处于发展过程中的国家和地区,极少把政治参与的扩大当作发展的目标。在当今世界广大发展中国家和地区,集权式的政治控制似乎成为其维持秩序的唯一有效途径。尽管这种强权下的宁静为其发展提供了短暂的有利环境,然而,“在以出口导向型经济为主的广大去殖民化的第三世界国家,与这种稳定相伴随的是付出了经济发展与民族自主的代价。当建立在特权和权力基础上的利益寡头统治体制永久化时,大多数市民仍然一贫如洗。控制系统并不是自我解救的,它的生存需要国际社会的持续支持。”[53]美国在20世纪60—70年代之所以坐视广大发展中国家权威主义与独裁政权的兴起,甚至大力支持它们,是因为对于美国来说,权威主义或资产者的独裁比共产主义政权对自由世界的威胁要小得多。在当今世界,除一部分国家仍然处于民主的巩固阶段以外,仍有29个国家只是部分民主国家,还有55个国家和地区完全处于专制统治之下。[54]迄今为止,仍有24个发展中国家没有政党或禁止政党活动,40多个国家和地区实行一党独裁。在这些国家和地区,不是扩大政治参与的问题,而是根本就不存在任何民众政治参与的渠道与途径。

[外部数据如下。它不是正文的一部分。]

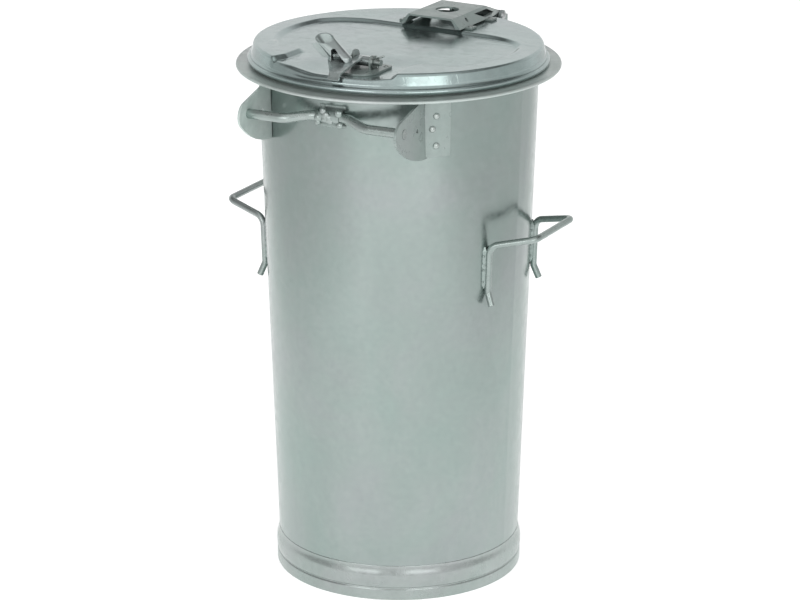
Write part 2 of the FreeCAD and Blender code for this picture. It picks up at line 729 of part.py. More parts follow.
def latch_bracket_rivet_shapes():
    """Rivets that fix the latch bracket to the sunk floor."""
    return [
        sheet_rivet(x, LATCH_RIVET_Y, LID_FLOOR_Z + PLATE, PLATE + SHEET)
        for x in LATCH_RIVET_X
    ]


def latch_pin():
    """Headed pin through the bracket's ears, drilled for the split pin."""
    pin = rod_x(LATCH_LEFT_EAR_X, LATCH_PIN_END_X, LATCH_PIN_Y, LATCH_PIN_Z, PIN_R)
    head_x = LATCH_LEFT_EAR_X - LATCH_PIN_HEAD_H
    head = rod_x(head_x, LATCH_LEFT_EAR_X, LATCH_PIN_Y, LATCH_PIN_Z, LATCH_PIN_HEAD_R)
    pin = pin.fuse(head)
    hole = Part.makeCylinder(SPLIT_PIN_HOLE_R, 20, Vector(SPLIT_PIN_X, LATCH_PIN_Y, LATCH_PIN_Z - 10))
    return pin.cut(hole)


def latch_washer():
    x0 = LATCH_RIGHT_EAR_X + PLATE
    ring = rod_x(x0, x0 + WASHER_THICKNESS, LATCH_PIN_Y, LATCH_PIN_Z, WASHER_R)
    return ring.cut(rod_x(x0 - 1, x0 + 3, LATCH_PIN_Y, LATCH_PIN_Z, PIN_R))


def latch_split_pin():
    """Split pin: eye below the latch pin, legs through it and spread apart above."""
    middle = Vector(SPLIT_PIN_X, LATCH_PIN_Y, LATCH_PIN_Z)
    eye_at = middle - Vector(0, 0, SPLIT_PIN_EYE_DROP)
    shank_at = middle - Vector(0, 0, SPLIT_PIN_SHANK_DROP)
    eye = Part.makeTorus(SPLIT_PIN_EYE_R, SPLIT_PIN_EYE_WIRE_R, eye_at, Vector(1, 0, 0))
    pin = eye.fuse(Part.makeCylinder(SPLIT_PIN_SHANK_R, SPLIT_PIN_SHANK_LENGTH, shank_at))
    fork = middle + Vector(0, 0, SPLIT_PIN_FORK_RISE)
    for lean in SPLIT_PIN_LEANS:
        along = Vector(*lean)
        leg = Part.makeCylinder(SPLIT_PIN_LEG_R, along.Length, fork, along)
        pin = pin.fuse(leg).fuse(Part.makeSphere(SPLIT_PIN_LEG_R, fork + along))
    return pin


# ------------------------------------------------------------------- latch

def tongue():
    """Bent plate from the hub out over the lid's edge, tapered on the left to the narrow nose."""
    band = side_plate(TONGUE_LEFT_X, TONGUE_RIGHT_X, outline_yz(TONGUE_TOP + TONGUE_UNDER))
    hub_left = LATCH_LEFT_EAR_X + PLATE + LATCH_SIDE_GAP
    clear_y = LATCH_PIN_Y - TONGUE_CLEARANCE
    bend_y = TONGUE_TOP[2][0]
    plan = on_z([
        (hub_left, LATCH_PIN_Y + 1),
        (hub_left, clear_y),
        (TONGUE_LEFT_X, clear_y),
        (TONGUE_LEFT_X, TONGUE_TOP[1][0]),
        (NOSE_LEFT_X, bend_y),
        (NOSE_LEFT_X, bend_y - 20),
        (TONGUE_RIGHT_X, bend_y - 20),
        (TONGUE_RIGHT_X, LATCH_PIN_Y + 1),
    ], LID_FLOOR_Z - 20)
    return band.common(plan.extrude(Vector(0, 0, 60)))


def latch_lever():
    """Hub on the latch pin, tongue over the lid's edge with a turned-down nose, and a heel."""
    hub_left = LATCH_LEFT_EAR_X + PLATE + LATCH_SIDE_GAP
    hub_right = LATCH_RIGHT_EAR_X - LATCH_SIDE_GAP
    hub = rod_x(hub_left, hub_right, LATCH_PIN_Y, LATCH_PIN_Z, LATCH_HUB_R)
    heel_z = LATCH_PIN_Z + HEEL_RISE
    heel_y = LATCH_PIN_Y + HEEL_REACH
    heel = slab(hub_left, hub_right, LATCH_PIN_Y, heel_y, heel_z, heel_z + PLATE)
    lever = hub.fuse([tongue(), heel])
    bore = rod_x(hub_left - 1, hub_right + 1, LATCH_PIN_Y, LATCH_PIN_Z, PIN_R + RUNNING_GAP)
    return lever.cut(bore).removeSplitter()


def horn_ring(centre, normal, radius_x, radius_y):
    """Elliptical outline square to a direction."""
    wire = Part.Wire([Part.Ellipse(Vector(0, 0, 0), radius_x, radius_y).toShape()])
    wire.Placement = FreeCAD.Placement(centre, Rotation(Vector(0, 0, 1), normal))
    return wire


def horn_cone(inset, over):
    """Upright skirt, then a cone to the round tip; inset and overlong where it is the hollow."""
    up = Vector(0, 0, 1)
    lean = Vector(*HORN_LEAN).normalize()
    foot = Vector(*HORN_FOOT)
    tip = Vector(*HORN_TIP)
    tip += (tip - foot).normalize() * over
    foot_x, foot_y = HORN_FOOT_RADII
    rings = [
        horn_ring(foot - up * over, up, foot_x - inset, foot_y - inset),
        horn_ring(foot + up * HORN_SKIRT, up, foot_x - inset, foot_y - inset),
        horn_ring(tip, lean, HORN_TIP_R - inset, HORN_TIP_R - inset - 0.01),
    ]
    return Part.makeLoft(rings, True, True)


def latch_horn():
    """Hollow horn of folded sheet: round tip, open triangular front, fin on its left side."""
    hollow = horn_cone(HORN_SHEET, 1.0)
    fin = Part.Face(Part.makePolygon([Vector(x, HORN_FIN_Y, z) for x, z in HORN_FIN]))
    fin = fin.extrude(Vector(0, -HORN_SHEET, 0))
    shell = horn_cone(0.0, 0.0).fuse(fin).cut(hollow)
    outward = Vector(math.sin(HORN_FACING), -math.cos(HORN_FACING), 0)
    across = Vector(math.cos(HORN_FACING), math.sin(HORN_FACING), 0)
    foot = Vector(HORN_FOOT[0], HORN_FOOT[1], 0)
    corners = [foot + across * s + Vector(0, 0, z) for s, z in HORN_MOUTH]
    mouth = Part.Face(Part.makePolygon(corners + corners[:1])).extrude(outward * 30)
    return shell.cut([mouth, latch_lever()])


def together(shapes):
    """Separate solids kept in one shape."""
    return Part.makeCompound(shapes)


def save(name, shape):
    shape.exportStep(os.path.join("parts", name + ".step"))


def main():
    os.makedirs("parts", exist_ok=True)
    right_rivets = [
        turned_about_z(cheek_rivet(azimuth, z), BAR_TURN) for azimuth, z in CHEEK_RIVETS
    ]
    left_rivets = [
        turned_about_z(mirrored_x(cheek_rivet(azimuth, z)), BAR_TURN)
        for azimuth, z in CHEEK_RIVETS
    ]
    bracket_rivets = hinge_bracket_rivet_shapes()
    plate_rivets = hinge_plate_rivet_shapes()
    latch_rivets = latch_bracket_rivet_shapes()

    save("body_shell", body_shell(right_rivets + left_rivets))
    save("base_disc", base_disc())
    save("foot_ring", foot_ring())
    save("rim_collar", rim_collar(bracket_rivets))
    right_handle = side_handle(HANDLE_RIGHT_BEND_Z)
    left_handle = mirrored_x(side_handle(HANDLE_LEFT_BEND_Z))
    save("side_handle_right", turned_about_z(right_handle, HANDLE_TURN))
    save("side_handle_left", turned_about_z(left_handle, HANDLE_TURN))
    save("pickup_bar", pickup_bar())
    save("bar_saddle", bar_saddle())
    save("bar_cheek_right", turned_about_z(bar_cheek(), BAR_TURN))
    save("bar_cheek_left", turned_about_z(mirrored_x(bar_cheek()), BAR_TURN))
    save("cheek_rivets_right", together(right_rivets))
    save("cheek_rivets_left", together(left_rivets))
    save("hinge_bracket", hinge_bracket().cut(bracket_rivets))
    save("hinge_bracket_rivets", together(bracket_rivets))
    save("hinge_pin", hinge_pin())

    save("lid_panel", lid_panel(plate_rivets + latch_rivets))
    save("hinge_plate", hinge_plate(plate_rivets))
    save("hinge_plate_rivets", together(plate_rivets))
    save("latch_bracket", latch_bracket(latch_rivets))
    save("latch_bracket_rivets", together(latch_rivets))
    save("latch_pin", latch_pin())
    save("latch_washer", latch_washer())
    save("latch_split_pin", latch_split_pin())

    save("latch_lever", latch_lever())
    save("latch_horn", latch_horn())


main()
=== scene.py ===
"""Studio scene of a round galvanised steel bin with a hinged lid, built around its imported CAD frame.

Metres. The origin is the centre of the foot ring on the floor, +Z is up, the latch and the
pick-up bar are at the front (-Y), the lid hinge is at the back (+Y).
"""

import json
import math
import random

import bmesh
import bpy
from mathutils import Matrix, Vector, noise

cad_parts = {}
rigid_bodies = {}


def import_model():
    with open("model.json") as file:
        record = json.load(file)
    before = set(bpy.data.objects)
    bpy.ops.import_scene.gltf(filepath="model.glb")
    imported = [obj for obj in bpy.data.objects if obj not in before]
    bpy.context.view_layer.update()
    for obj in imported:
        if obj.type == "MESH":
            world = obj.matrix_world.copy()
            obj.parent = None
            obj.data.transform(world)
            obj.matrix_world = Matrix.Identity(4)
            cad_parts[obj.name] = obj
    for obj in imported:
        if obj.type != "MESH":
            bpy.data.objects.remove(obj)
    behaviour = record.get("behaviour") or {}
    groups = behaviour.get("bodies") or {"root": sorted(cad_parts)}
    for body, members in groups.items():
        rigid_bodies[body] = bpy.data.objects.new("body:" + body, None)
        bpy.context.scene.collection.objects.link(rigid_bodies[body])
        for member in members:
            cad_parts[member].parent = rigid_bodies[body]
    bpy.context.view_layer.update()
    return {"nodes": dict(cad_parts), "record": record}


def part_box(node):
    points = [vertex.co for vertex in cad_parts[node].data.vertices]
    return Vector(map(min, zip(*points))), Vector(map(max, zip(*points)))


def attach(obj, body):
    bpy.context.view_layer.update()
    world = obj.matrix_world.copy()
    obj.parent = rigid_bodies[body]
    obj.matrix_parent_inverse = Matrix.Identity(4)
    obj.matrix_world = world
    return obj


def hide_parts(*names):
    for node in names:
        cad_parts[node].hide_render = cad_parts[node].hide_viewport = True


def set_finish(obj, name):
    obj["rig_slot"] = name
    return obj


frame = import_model()

MM = 0.001

# ------------------------------------------------------------------ places taken from the frame

LID_LOW, LID_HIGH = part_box("lid_panel")
BRACKET_LOW, BRACKET_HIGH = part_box("latch_bracket")
COLLAR_LOW, COLLAR_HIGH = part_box("rim_collar")
FOOT_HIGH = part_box("foot_ring")[1]
SADDLE_LOW, SADDLE_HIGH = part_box("bar_saddle")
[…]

传统的理论认为政治民主化基本上是跟随经济增长的脚步前进的。这种观点可以追溯到知名政治社会学家西摩·马丁·李普塞特那里。是他推广了这样的观念:经济增长通过扩大受过教育的中产阶级而助长了民主。[55]在过去的半个世纪中,众多的专制政权经历了广泛的经济发展却并没有推进相应的政治民主化进程。也有个别专制者不得不引进温和的政治改革,却将其限制在严格的可控范围之内,从而保住大权不失。扩大政治参与在这些国家根本就是镜中花、水中月。不过,也有学者提醒人们,李普塞特在强调经济发展与政治民主的相关性的同时也告诫读者说,这一进程并非注定发生——它在西欧是靠一套特定的条件才成功的。李普塞特的追随者还忽略了这样一个事实:专制政府并不是在那儿被动观察政治风云变幻的。特别是从短期来讲,经济增长也往往使国民对政府的满意度提高,不大会去支持改朝换代。[56]新加坡作为新兴工业化国家,在独立后短短的几十年内,由一个自由港口发展成为亚洲四小龙之一,其骄人的成绩素为学术界关注。然而,人们在关注其经济发展和社会秩序的同时,往往忽视了其政治上的强制。“新加坡是一个实行高度政治控制的国家。新加坡的政治控制主要是通过议会、法律与社会福利来实现的。这种政治控制主要履行保证人民行动党政治统治,对工人阶级进行训诫,创造与外国资本联盟所需的劳动力等功能。这种政治控制虽然具有强制性,但由于与经济目标挂钩,将违反这一目标的组织和个人同反社会与反国家联系起来,因而具有合法性,使人民行动党在实行这种控制时有更大的活动余地。”[57]

总之,权威主义所主张的强有力的政治控制有利于经济增长,而经济增长会自动转向政治民主这一观点只说对了前面一半。政治控制并不会像人们所期望的那样随着经济增长而自我减弱或解体,从各发展中国家的普遍情况来看,在没有强大外来压力的情况下,反而会自我强化。醉心于权威主义国家的学者,实际上是寄希望于通过上层精英的共和来实现对社会的专制。但他们没有看到国家权力压制社会最终会危及自身。[58]一个发展中国家和地区要实现政治发展,没有一定程度的政治控制,就难以实现政治稳定这一政治发展的重要目标,但政治控制过严,又会过度抑制参与,室息初生的民主政治。